When you manage a construction firm, your company’s profits, legal standing, and reputation all depend on your ability to coordinate the dozens of elements involved in each project. The occasional bump in the road is inevitable, but by following a few practical managing tips for construction firms, you can keep those bumps small.
Nurture your relationships
When you have good relationships with your subcontractors, suppliers, and property owners, you will enjoy more open communication and collaboration. Those involved in the project will be more likely to bring up minor issues before they become major problems and have more patience if the project hits a snag. Be a friend by reaching out to pass along useful information or valuable opportunities. To ensure no one who approaches your company leaves frustrated, teach all your staff the basics of supportive customer service and instruct them in how to handle complaints.

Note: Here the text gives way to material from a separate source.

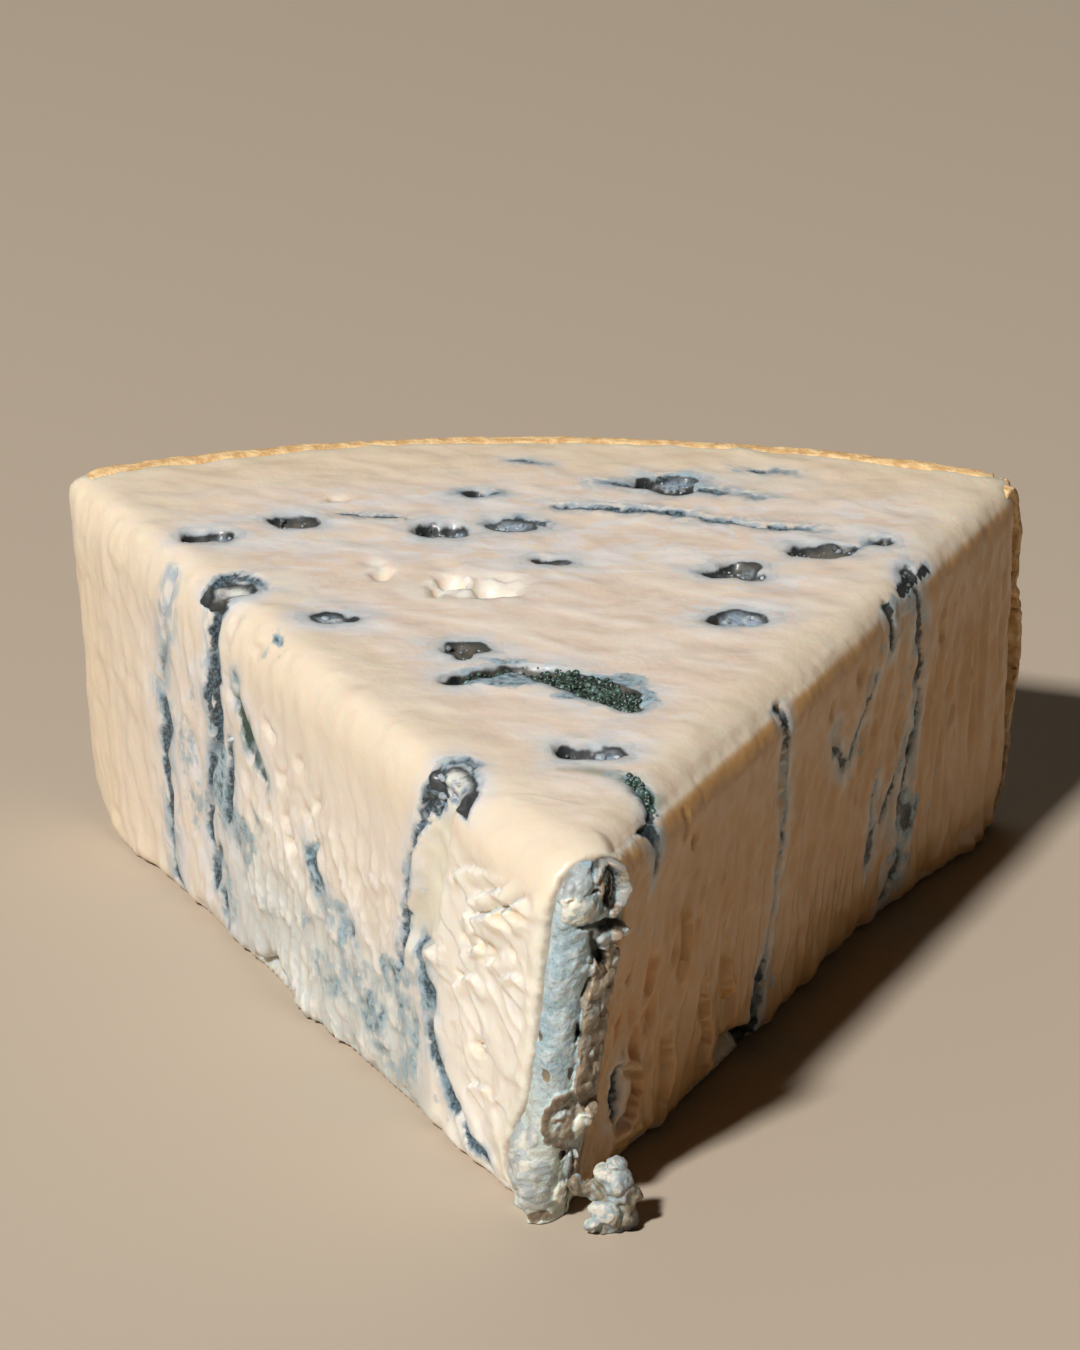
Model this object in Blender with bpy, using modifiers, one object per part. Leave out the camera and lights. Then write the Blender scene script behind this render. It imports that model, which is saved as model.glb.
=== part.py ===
"""A wedge of blue cheese cut from a small wheel: one soft solid, resting on its flat base.

Metres, +Z up. Shapes are worked out about the wheel's centre line, which stands near the
wedge's nose, with the rind toward +Y. At the end the body is moved so that its base's box
is centred on the origin.
"""

import math

import bmesh
import bpy
import numpy as np
from mathutils import Matrix, Vector, noise

MM = 0.001

WELD = 0.001 * MM

# The wheel the wedge was cut from.
WHEEL_RADIUS = 120 * MM
WHEEL_SEGMENTS = 144
HEEL_HEIGHT = 43 * MM
NOSE_HEIGHT = 41 * MM
FOOT_ROUNDING = 9 * MM
RIM_ROUNDING = 2.0 * MM

# The two cuts. Each face starts beside the centre line, runs out at its own angle from +Y,
# and leans in under the top by its undercut.
LEFT_START, LEFT_ANGLE, LEFT_UNDERCUT = -9.0 * MM, math.radians(24.7), math.radians(5.0)
RIGHT_START, RIGHT_ANGLE, RIGHT_UNDERCUT = 1.2 * MM, math.radians(26.7), math.radians(4.5)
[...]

Take time with your contracts
Clear wording goes a long way toward preventing disputes and legal action. Review your standard contract and make sure it contains clauses designed to protect you, such as entire agreement and non-waiver/exercise of rights clauses. Often overlooked are escalation clauses. These address situations in which a subcontractor can pass increased costs to the general contractor, or the GC can pass them to the owner. Without these clauses, cost increases can eat into your profits. Thoroughly review the contract with your client before it is finalized. If there is any confusion or hesitation on the client’s part, be willing to re-negotiate and draw up a new contract.

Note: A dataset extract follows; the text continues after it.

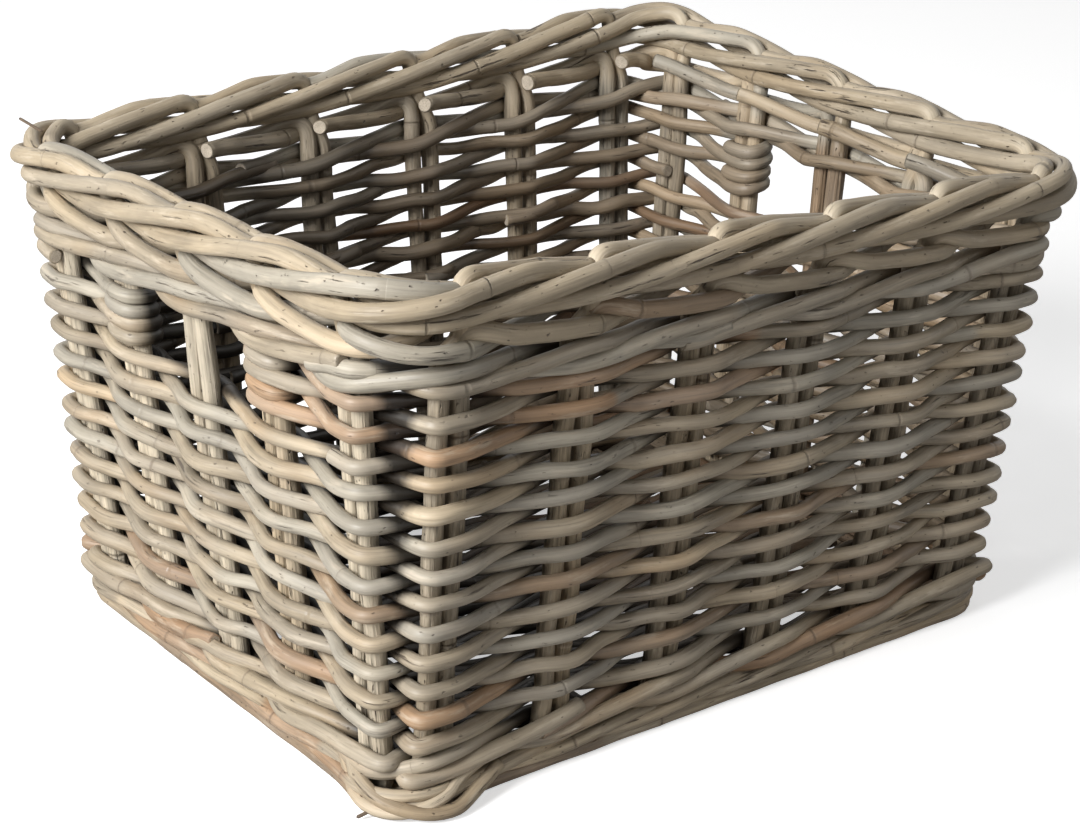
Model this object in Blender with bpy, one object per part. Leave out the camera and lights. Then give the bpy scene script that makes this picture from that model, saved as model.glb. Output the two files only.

Switch to managerial accounting
Financial accounting helps keep you on track with your taxes, but does nothing to advance your business. Managerial accounting focuses on collecting financial information that allows you to make better decisions about how to run your company. It involves tracking multiple metrics, including controllable and non-controllable costs, variable costs, and opportunity costs. The information gleaned helps you assess your performance, moderate your risks, and strategize for future growth.